Put it to use yesterday. Jointed all the pieces for a lathe stand I am building. It cuts smooth, no little ripply marks. Takes off splinters, dirt, those tasteful lumber yard markings and the otherwise old and tired wood looks fresh and clean. I should have got one a long time ago.
And it rounds out my mostly Craftsman shop. It's a Craftsman, from the 1940's, solid cast iron. Goes with my Craftsman radial arm saw, grinder, and bandsaw.

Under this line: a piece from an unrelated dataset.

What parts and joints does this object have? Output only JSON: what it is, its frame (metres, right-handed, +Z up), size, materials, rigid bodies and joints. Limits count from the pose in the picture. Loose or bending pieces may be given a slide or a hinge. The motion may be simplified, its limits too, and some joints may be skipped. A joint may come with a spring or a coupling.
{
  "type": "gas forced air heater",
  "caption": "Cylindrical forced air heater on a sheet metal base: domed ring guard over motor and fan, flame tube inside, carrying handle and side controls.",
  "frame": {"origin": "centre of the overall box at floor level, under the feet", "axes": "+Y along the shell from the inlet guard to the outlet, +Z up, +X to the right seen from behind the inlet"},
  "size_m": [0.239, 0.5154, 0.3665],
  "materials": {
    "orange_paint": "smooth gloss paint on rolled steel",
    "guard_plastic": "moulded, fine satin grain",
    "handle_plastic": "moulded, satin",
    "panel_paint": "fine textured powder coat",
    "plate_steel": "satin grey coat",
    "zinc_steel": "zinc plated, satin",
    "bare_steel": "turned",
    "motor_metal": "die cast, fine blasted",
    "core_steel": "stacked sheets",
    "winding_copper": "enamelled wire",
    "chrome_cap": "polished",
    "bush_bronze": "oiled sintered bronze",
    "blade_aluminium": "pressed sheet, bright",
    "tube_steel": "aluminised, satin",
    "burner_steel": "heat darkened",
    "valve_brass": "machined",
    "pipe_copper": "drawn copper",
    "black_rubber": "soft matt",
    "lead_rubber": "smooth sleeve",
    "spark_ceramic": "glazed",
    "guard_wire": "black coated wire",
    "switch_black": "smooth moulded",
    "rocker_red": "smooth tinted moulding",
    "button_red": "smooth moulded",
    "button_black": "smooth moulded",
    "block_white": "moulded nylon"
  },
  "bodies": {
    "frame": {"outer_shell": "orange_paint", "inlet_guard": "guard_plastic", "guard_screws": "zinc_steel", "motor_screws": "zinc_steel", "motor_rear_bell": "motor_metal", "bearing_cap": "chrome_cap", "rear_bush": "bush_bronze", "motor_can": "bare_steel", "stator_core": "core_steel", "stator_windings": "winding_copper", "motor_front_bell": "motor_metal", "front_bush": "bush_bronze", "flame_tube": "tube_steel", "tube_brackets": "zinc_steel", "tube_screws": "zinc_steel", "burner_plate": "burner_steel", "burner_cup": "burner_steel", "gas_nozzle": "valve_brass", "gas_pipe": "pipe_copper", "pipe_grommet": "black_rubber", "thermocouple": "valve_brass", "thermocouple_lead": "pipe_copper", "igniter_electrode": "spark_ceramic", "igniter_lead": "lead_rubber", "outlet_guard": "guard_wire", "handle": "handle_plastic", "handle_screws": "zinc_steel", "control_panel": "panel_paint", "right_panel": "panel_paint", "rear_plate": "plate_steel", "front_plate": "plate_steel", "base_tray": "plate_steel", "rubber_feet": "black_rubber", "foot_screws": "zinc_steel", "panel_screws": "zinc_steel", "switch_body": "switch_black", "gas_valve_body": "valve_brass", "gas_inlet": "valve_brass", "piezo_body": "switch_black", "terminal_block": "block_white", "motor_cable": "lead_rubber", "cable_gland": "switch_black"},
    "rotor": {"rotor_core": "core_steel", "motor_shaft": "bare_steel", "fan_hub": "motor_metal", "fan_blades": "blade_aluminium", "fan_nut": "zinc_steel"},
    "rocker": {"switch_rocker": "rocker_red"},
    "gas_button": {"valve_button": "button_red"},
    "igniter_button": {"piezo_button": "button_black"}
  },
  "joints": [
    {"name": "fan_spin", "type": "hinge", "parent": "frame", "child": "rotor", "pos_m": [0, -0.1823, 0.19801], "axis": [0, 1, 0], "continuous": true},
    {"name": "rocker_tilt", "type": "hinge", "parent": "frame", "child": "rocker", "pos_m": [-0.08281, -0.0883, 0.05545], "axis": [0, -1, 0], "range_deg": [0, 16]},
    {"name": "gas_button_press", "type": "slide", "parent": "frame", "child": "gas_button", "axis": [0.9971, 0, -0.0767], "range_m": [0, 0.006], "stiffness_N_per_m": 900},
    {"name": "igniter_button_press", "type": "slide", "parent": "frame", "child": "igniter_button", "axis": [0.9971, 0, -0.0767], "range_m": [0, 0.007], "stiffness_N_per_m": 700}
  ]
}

Wednesday, September 2, 2009

NPR solves the Health Care crisis

According to NPR the whole health care crisis comes from paying your doctor. "Fee for service" they call it. They rambled on this morning about how "fee for service" encouraged doctors to do more medicine to make more money. After thoroughly bashing "fee for service" the rant sort of petered out. They never did get around to discussing what might replace "fee for service". Apparently doctors would do medicine out of the goodness of their hearts and starve in the gutter. Somehow I don't think that works.
Only two alternatives to "fee for service" occur to me. We could put all doctors on the public payroll, make 'em GS13 civil servants. They get paid bi weekly whether they do anything or not. This way the doctors all work for Uncle Sam rather than for their patients. Obama would love this. I wouldn't.
Or, each patient pays the doctor a fixed yearly fee for which the doctor treats anything the patient might encounter. Depending upon the fee, this might be a good deal for us patients. For the doctor, it's scary. Sign on too many patients that get seriously ill and you are bankrupt. Come to think of it, this sounds like insurance, only the doctor is assuming the risks rather than an insurance company.
I love NPR, it has so much really wierd stuff on in the morning.

Tuesday, September 1, 2009

Surprise, you can find useful stuff at Tractor Supply

Tractor Supply, a national chain, opened a medium-box store up here in Littleton last fall. Lured by mail advertisements and coupons, I checked it out last year. At the time it seemed like a boutique for wannabe farmers, full of out door clothing, no-name hand tools from China, and 50 pound bags of dog food.
Til yesterday.
I needed a five inch pulley for a Craigslist jointer. No luck at Franconia Hardware (they had a four inch but no five inch), or NAPA. But the counterman at NAPA suggested Tractor Supply. And lo and behold, Tractor Supply had just the right pulley, American made even, hanging on pegboard next to the shelf of electric motors. A little pricey ($15) but when you need a part you need a part. But cheaper than Internet, with its $10 shipping charges for everything.